**Task prompt:** Print each line exactly as it is given.
● ● ●
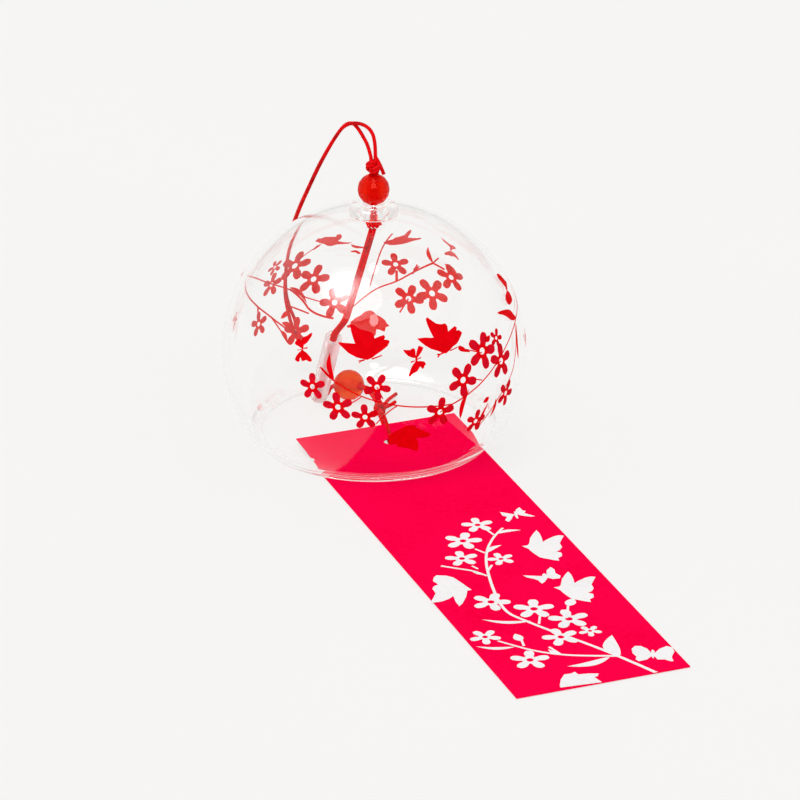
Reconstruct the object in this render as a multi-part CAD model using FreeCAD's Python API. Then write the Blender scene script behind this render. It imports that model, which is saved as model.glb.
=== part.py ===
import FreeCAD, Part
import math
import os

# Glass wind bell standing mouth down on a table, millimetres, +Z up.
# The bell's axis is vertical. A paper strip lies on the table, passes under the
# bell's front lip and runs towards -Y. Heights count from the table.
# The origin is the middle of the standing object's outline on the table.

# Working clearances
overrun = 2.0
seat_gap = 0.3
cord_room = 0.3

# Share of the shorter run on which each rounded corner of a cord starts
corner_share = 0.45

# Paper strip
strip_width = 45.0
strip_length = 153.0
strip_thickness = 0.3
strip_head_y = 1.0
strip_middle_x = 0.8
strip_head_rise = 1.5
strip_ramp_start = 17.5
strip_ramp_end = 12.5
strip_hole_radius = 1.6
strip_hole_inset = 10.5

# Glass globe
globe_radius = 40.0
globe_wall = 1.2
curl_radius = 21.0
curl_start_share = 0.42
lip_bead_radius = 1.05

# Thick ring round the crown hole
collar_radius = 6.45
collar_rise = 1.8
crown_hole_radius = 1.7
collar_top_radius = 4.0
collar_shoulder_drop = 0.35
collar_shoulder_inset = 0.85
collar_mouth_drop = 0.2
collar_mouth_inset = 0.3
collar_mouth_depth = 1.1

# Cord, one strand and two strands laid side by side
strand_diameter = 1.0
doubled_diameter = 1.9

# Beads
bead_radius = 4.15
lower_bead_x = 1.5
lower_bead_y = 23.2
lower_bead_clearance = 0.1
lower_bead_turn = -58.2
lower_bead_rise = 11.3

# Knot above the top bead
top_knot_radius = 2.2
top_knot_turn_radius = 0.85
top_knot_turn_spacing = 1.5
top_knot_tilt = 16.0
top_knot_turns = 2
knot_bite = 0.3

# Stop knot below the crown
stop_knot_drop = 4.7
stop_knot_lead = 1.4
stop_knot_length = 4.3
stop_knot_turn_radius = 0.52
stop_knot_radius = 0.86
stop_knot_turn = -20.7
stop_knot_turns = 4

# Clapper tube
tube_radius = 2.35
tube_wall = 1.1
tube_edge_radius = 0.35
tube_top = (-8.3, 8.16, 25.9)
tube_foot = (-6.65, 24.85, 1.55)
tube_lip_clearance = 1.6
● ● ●
**The reply:**
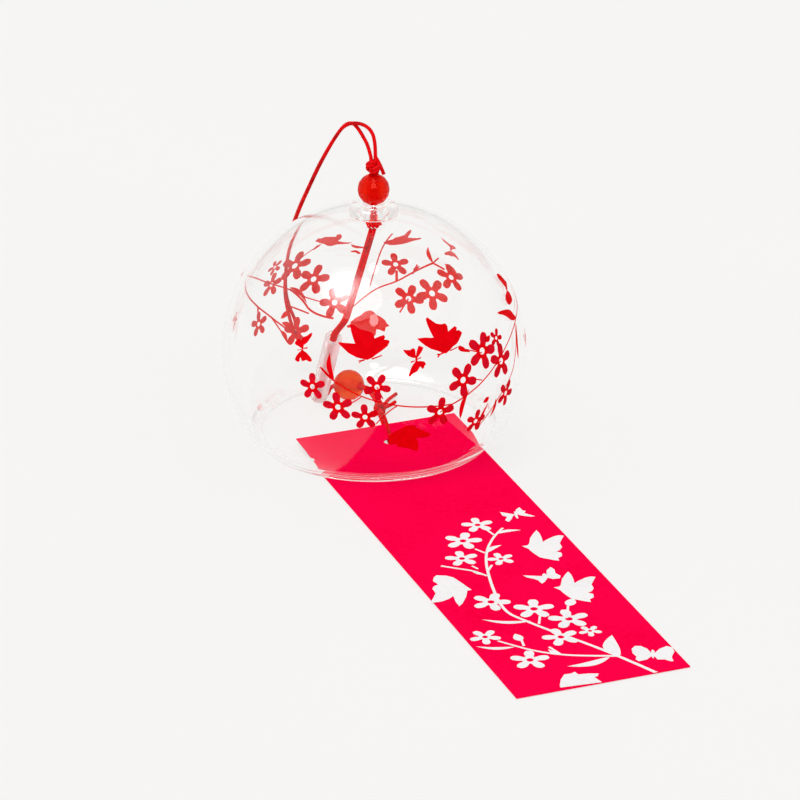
Reconstruct the object in this render as a multi-part CAD model using FreeCAD's Python API. Then write the Blender scene script behind this render. It imports that model, which is saved as model.glb.
=== part.py ===
import FreeCAD, Part
import math
import os

# Glass wind bell standing mouth down on a table, millimetres, +Z up.
# The bell's axis is vertical. A paper strip lies on the table, passes under the
# bell's front lip and runs towards -Y. Heights count from the table.
# The origin is the middle of the standing object's outline on the table.

# Working clearances
overrun = 2.0
seat_gap = 0.3
cord_room = 0.3

# Share of the shorter run on which each rounded corner of a cord starts
corner_share = 0.45

# Paper strip
strip_width = 45.0
strip_length = 153.0
strip_thickness = 0.3
strip_head_y = 1.0
strip_middle_x = 0.8
strip_head_rise = 1.5
strip_ramp_start = 17.5
strip_ramp_end = 12.5
strip_hole_radius = 1.6
strip_hole_inset = 10.5

# Glass globe
globe_radius = 40.0
globe_wall = 1.2
curl_radius = 21.0
curl_start_share = 0.42
lip_bead_radius = 1.05

# Thick ring round the crown hole
collar_radius = 6.45
collar_rise = 1.8
crown_hole_radius = 1.7
collar_top_radius = 4.0
collar_shoulder_drop = 0.35
collar_shoulder_inset = 0.85
collar_mouth_drop = 0.2
collar_mouth_inset = 0.3
collar_mouth_depth = 1.1

# Cord, one strand and two strands laid side by side
strand_diameter = 1.0
doubled_diameter = 1.9

# Beads
bead_radius = 4.15
lower_bead_x = 1.5
lower_bead_y = 23.2
lower_bead_clearance = 0.1
lower_bead_turn = -58.2
lower_bead_rise = 11.3

# Knot above the top bead
top_knot_radius = 2.2
top_knot_turn_radius = 0.85
top_knot_turn_spacing = 1.5
top_knot_tilt = 16.0
top_knot_turns = 2
knot_bite = 0.3

# Stop knot below the crown
stop_knot_drop = 4.7
stop_knot_lead = 1.4
stop_knot_length = 4.3
stop_knot_turn_radius = 0.52
stop_knot_radius = 0.86
stop_knot_turn = -20.7
stop_knot_turns = 4

# Clapper tube
tube_radius = 2.35
tube_wall = 1.1
tube_edge_radius = 0.35
tube_top = (-8.3, 8.16, 25.9)
tube_foot = (-6.65, 24.85, 1.55)
tube_lip_clearance = 1.6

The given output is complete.